▸ **Supplied material**
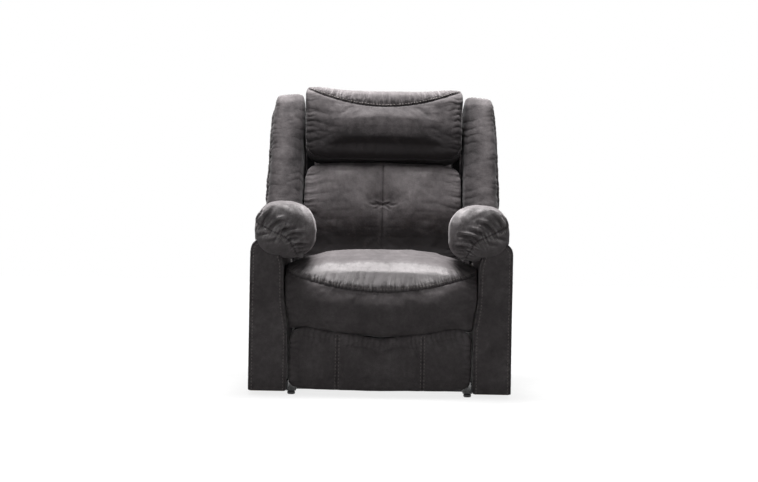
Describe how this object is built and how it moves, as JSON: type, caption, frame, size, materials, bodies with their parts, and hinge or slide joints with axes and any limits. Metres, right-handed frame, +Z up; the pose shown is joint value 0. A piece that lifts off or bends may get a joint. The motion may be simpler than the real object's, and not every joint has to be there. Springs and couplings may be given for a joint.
{
  "type": "recliner armchair",
  "caption": "Upholstered recliner armchair: padded arms, hinged back, seat carriage on swing links and a footrest that folds out on coupled parallelogram linkages.",
  "frame": {"origin": "on the floor under the middle of the chair", "axes": "+Z up, the sitter looks along -Y, +X to the right of a viewer who looks at the front"},
  "size_m": [0.8618, 0.938, 1.0678],
  "materials": {
    "upholstery": "charcoal leather-look microfibre",
    "timber": "unfinished plywood and softwood",
    "link_steel": "satin black painted sheet steel",
    "spring_steel": "bare spring wire",
    "webbing": "woven elastic webbing",
    "glide_plastic": "black moulded nylon",
    "release_plastic": "black moulded plastic"
  },
  "bodies": {
    "base": {"base_rail_left": "link_steel", "base_rail_right": "link_steel", "base_cross_front": "link_steel", "base_cross_rear": "link_steel", "glide_front_left": "glide_plastic", "glide_front_right": "glide_plastic", "glide_rear_left": "glide_plastic", "glide_rear_right": "glide_plastic", "arm_cover_left": "upholstery", "arm_cover_right": "upholstery", "arm_frame_left": "timber", "arm_frame_right": "timber", "arm_pad_left": "upholstery", "arm_pad_right": "upholstery", "release_cup": "release_plastic"},
    "release": {"release_paddle": "release_plastic"},
    "swing_front": {"swing_link_front_left": "link_steel", "swing_link_front_right": "link_steel"},
    "swing_rear": {"swing_link_rear_left": "link_steel", "swing_link_rear_right": "link_steel"},
    "seat": {"seat_plate_left": "link_steel", "seat_plate_right": "link_steel", "seat_side_rail_left": "timber", "seat_side_rail_right": "timber", "seat_front_board": "timber", "seat_rear_rail": "timber", "seat_spring_1": "spring_steel", "seat_spring_2": "spring_steel", "seat_spring_3": "spring_steel", "seat_spring_4": "spring_steel", "seat_spring_5": "spring_steel", "seat_cushion": "upholstery"},
    "back": {"back_bracket_left": "link_steel", "back_bracket_right": "link_steel", "back_post_left": "timber", "back_post_right": "timber", "back_top_rail": "timber", "back_bottom_rail": "timber", "back_webbing_1": "webbing", "back_webbing_2": "webbing", "back_webbing_3": "webbing", "lumbar_cushion": "upholstery", "headrest_pillow": "upholstery", "wing_left": "upholstery", "wing_right": "upholstery", "back_cover": "upholstery"},
    "foot_front_links": {"foot_front_link_left": "link_steel", "foot_front_link_right": "link_steel", "foot_torque_tube": "link_steel"},
    "foot_rear_links": {"foot_rear_link_left": "link_steel", "foot_rear_link_right": "link_steel"},
    "foot_long_links": {"foot_long_link_left": "link_steel", "foot_long_link_right": "link_steel"},
    "foot_guide_links": {"foot_guide_link_left": "link_steel", "foot_guide_link_right": "link_steel"},
    "footrest": {"foot_bracket_left": "link_steel", "foot_bracket_right": "link_steel", "foot_board": "timber", "foot_pad": "upholstery"}
  },
  "joints": [
    {"name": "back_recline", "type": "hinge", "parent": "seat", "child": "back", "pos_m": [0, 0.225, 0.33], "axis": [-1, 0, 0], "range_deg": [0, 36]},
    {"name": "swing_front", "type": "hinge", "parent": "base", "child": "swing_front", "pos_m": [0, -0.15, 0.08], "axis": [1, 0, 0], "range_deg": [0, 24]},
    {"name": "seat_level", "type": "hinge", "parent": "swing_front", "child": "seat", "pos_m": [0, -0.12412, 0.17659], "axis": [1, 0, 0], "range_deg": [-24, 0]},
    {"name": "swing_rear", "type": "hinge", "parent": "base", "child": "swing_rear", "pos_m": [0, 0.15, 0.08], "axis": [1, 0, 0], "range_deg": [0, 24]},
    {"name": "footrest_extend", "type": "hinge", "parent": "seat", "child": "foot_front_links", "pos_m": [0, -0.25, 0.262], "axis": [-1, 0, 0], "range_deg": [0, 100]},
    {"name": "foot_rear_swing", "type": "hinge", "parent": "seat", "child": "foot_rear_links", "pos_m": [0, -0.18892, 0.23977], "axis": [-1, 0, 0], "range_deg": [0, 100]},
    {"name": "foot_long_level", "type": "hinge", "parent": "foot_front_links", "child": "foot_long_links", "pos_m": [0, -0.13528, 0.09817], "axis": [-1, 0, 0], "range_deg": [-100, 0]},
    {"name": "foot_guide_level", "type": "hinge", "parent": "foot_front_links", "child": "foot_guide_links", "pos_m": [0, -0.15593, 0.12766], "axis": [-1, 0, 0], "range_deg": [-100, 0]},
    {"name": "foot_panel_turn", "type": "hinge", "parent": "foot_long_links", "child": "footrest", "pos_m": [0, -0.36551, 0.18196], "axis": [-1, 0, 0], "range_deg": [0, 100]},
    {"name": "release_pull", "type": "hinge", "parent": "base", "child": "release", "pos_m": [-0.421, -0.159, 0.322], "axis": [0, 0, 1], "range_deg": [0, 20], "stiffness_Nm_per_rad": 0.6, "springref_deg": -11.46}
  ],
  "couplings": [
    {"joint": "swing_front", "follows": "back_recline", "ratio": 0.66667},
    {"joint": "seat_level", "follows": "back_recline", "ratio": -0.66667},
    {"joint": "swing_rear", "follows": "back_recline", "ratio": 0.66667},
    {"joint": "foot_rear_swing", "follows": "footrest_extend", "ratio": 1},
    {"joint": "foot_long_level", "follows": "footrest_extend", "ratio": -1},
    {"joint": "foot_guide_level", "follows": "footrest_extend", "ratio": -1},
    {"joint": "foot_panel_turn", "follows": "footrest_extend", "ratio": 1}
  ]
}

▸ **Instruction**
Set down all of the data above, word for word.

▸ **Output**
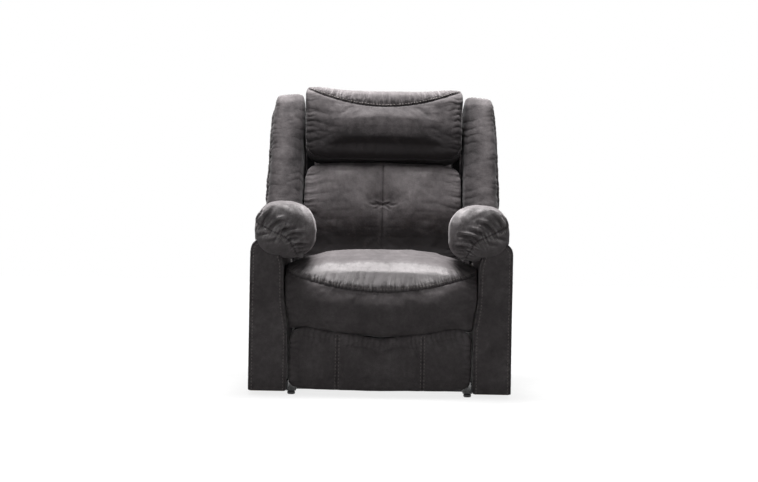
Describe how this object is built and how it moves, as JSON: type, caption, frame, size, materials, bodies with their parts, and hinge or slide joints with axes and any limits. Metres, right-handed frame, +Z up; the pose shown is joint value 0. A piece that lifts off or bends may get a joint. The motion may be simpler than the real object's, and not every joint has to be there. Springs and couplings may be given for a joint.
{
  "type": "recliner armchair",
  "caption": "Upholstered recliner armchair: padded arms, hinged back, seat carriage on swing links and a footrest that folds out on coupled parallelogram linkages.",
  "frame": {"origin": "on the floor under the middle of the chair", "axes": "+Z up, the sitter looks along -Y, +X to the right of a viewer who looks at the front"},
  "size_m": [0.8618, 0.938, 1.0678],
  "materials": {
    "upholstery": "charcoal leather-look microfibre",
    "timber": "unfinished plywood and softwood",
    "link_steel": "satin black painted sheet steel",
    "spring_steel": "bare spring wire",
    "webbing": "woven elastic webbing",
    "glide_plastic": "black moulded nylon",
    "release_plastic": "black moulded plastic"
  },
  "bodies": {
    "base": {"base_rail_left": "link_steel", "base_rail_right": "link_steel", "base_cross_front": "link_steel", "base_cross_rear": "link_steel", "glide_front_left": "glide_plastic", "glide_front_right": "glide_plastic", "glide_rear_left": "glide_plastic", "glide_rear_right": "glide_plastic", "arm_cover_left": "upholstery", "arm_cover_right": "upholstery", "arm_frame_left": "timber", "arm_frame_right": "timber", "arm_pad_left": "upholstery", "arm_pad_right": "upholstery", "release_cup": "release_plastic"},
    "release": {"release_paddle": "release_plastic"},
    "swing_front": {"swing_link_front_left": "link_steel", "swing_link_front_right": "link_steel"},
    "swing_rear": {"swing_link_rear_left": "link_steel", "swing_link_rear_right": "link_steel"},
    "seat": {"seat_plate_left": "link_steel", "seat_plate_right": "link_steel", "seat_side_rail_left": "timber", "seat_side_rail_right": "timber", "seat_front_board": "timber", "seat_rear_rail": "timber", "seat_spring_1": "spring_steel", "seat_spring_2": "spring_steel", "seat_spring_3": "spring_steel", "seat_spring_4": "spring_steel", "seat_spring_5": "spring_steel", "seat_cushion": "upholstery"},
    "back": {"back_bracket_left": "link_steel", "back_bracket_right": "link_steel", "back_post_left": "timber", "back_post_right": "timber", "back_top_rail": "timber", "back_bottom_rail": "timber", "back_webbing_1": "webbing", "back_webbing_2": "webbing", "back_webbing_3": "webbing", "lumbar_cushion": "upholstery", "headrest_pillow": "upholstery", "wing_left": "upholstery", "wing_right": "upholstery", "back_cover": "upholstery"},
    "foot_front_links": {"foot_front_link_left": "link_steel", "foot_front_link_right": "link_steel", "foot_torque_tube": "link_steel"},
    "foot_rear_links": {"foot_rear_link_left": "link_steel", "foot_rear_link_right": "link_steel"},
    "foot_long_links": {"foot_long_link_left": "link_steel", "foot_long_link_right": "link_steel"},
    "foot_guide_links": {"foot_guide_link_left": "link_steel", "foot_guide_link_right": "link_steel"},
    "footrest": {"foot_bracket_left": "link_steel", "foot_bracket_right": "link_steel", "foot_board": "timber", "foot_pad": "upholstery"}
  },
  "joints": [
    {"name": "back_recline", "type": "hinge", "parent": "seat", "child": "back", "pos_m": [0, 0.225, 0.33], "axis": [-1, 0, 0], "range_deg": [0, 36]},
    {"name": "swing_front", "type": "hinge", "parent": "base", "child": "swing_front", "pos_m": [0, -0.15, 0.08], "axis": [1, 0, 0], "range_deg": [0, 24]},
    {"name": "seat_level", "type": "hinge", "parent": "swing_front", "child": "seat", "pos_m": [0, -0.12412, 0.17659], "axis": [1, 0, 0], "range_deg": [-24, 0]},
    {"name": "swing_rear", "type": "hinge", "parent": "base", "child": "swing_rear", "pos_m": [0, 0.15, 0.08], "axis": [1, 0, 0], "range_deg": [0, 24]},
    {"name": "footrest_extend", "type": "hinge", "parent": "seat", "child": "foot_front_links", "pos_m": [0, -0.25, 0.262], "axis": [-1, 0, 0], "range_deg": [0, 100]},
    {"name": "foot_rear_swing", "type": "hinge", "parent": "seat", "child": "foot_rear_links", "pos_m": [0, -0.18892, 0.23977], "axis": [-1, 0, 0], "range_deg": [0, 100]},
    {"name": "foot_long_level", "type": "hinge", "parent": "foot_front_links", "child": "foot_long_links", "pos_m": [0, -0.13528, 0.09817], "axis": [-1, 0, 0], "range_deg": [-100, 0]},
    {"name": "foot_guide_level", "type": "hinge", "parent": "foot_front_links", "child": "foot_guide_links", "pos_m": [0, -0.15593, 0.12766], "axis": [-1, 0, 0], "range_deg": [-100, 0]},
    {"name": "foot_panel_turn", "type": "hinge", "parent": "foot_long_links", "child": "footrest", "pos_m": [0, -0.36551, 0.18196], "axis": [-1, 0, 0], "range_deg": [0, 100]},
    {"name": "release_pull", "type": "hinge", "parent": "base", "child": "release", "pos_m": [-0.421, -0.159, 0.322], "axis": [0, 0, 1], "range_deg": [0, 20], "stiffness_Nm_per_rad": 0.6, "springref_deg": -11.46}
  ],
  "couplings": [
    {"joint": "swing_front", "follows": "back_recline", "ratio": 0.66667},
    {"joint": "seat_level", "follows": "back_recline", "ratio": -0.66667},
    {"joint": "swing_rear", "follows": "back_recline", "ratio": 0.66667},
    {"joint": "foot_rear_swing", "follows": "footrest_extend", "ratio": 1},
    {"joint": "foot_long_level", "follows": "footrest_extend", "ratio": -1},
    {"joint": "foot_guide_level", "follows": "footrest_extend", "ratio": -1},
    {"joint": "foot_panel_turn", "follows": "footrest_extend", "ratio": 1}
  ]
}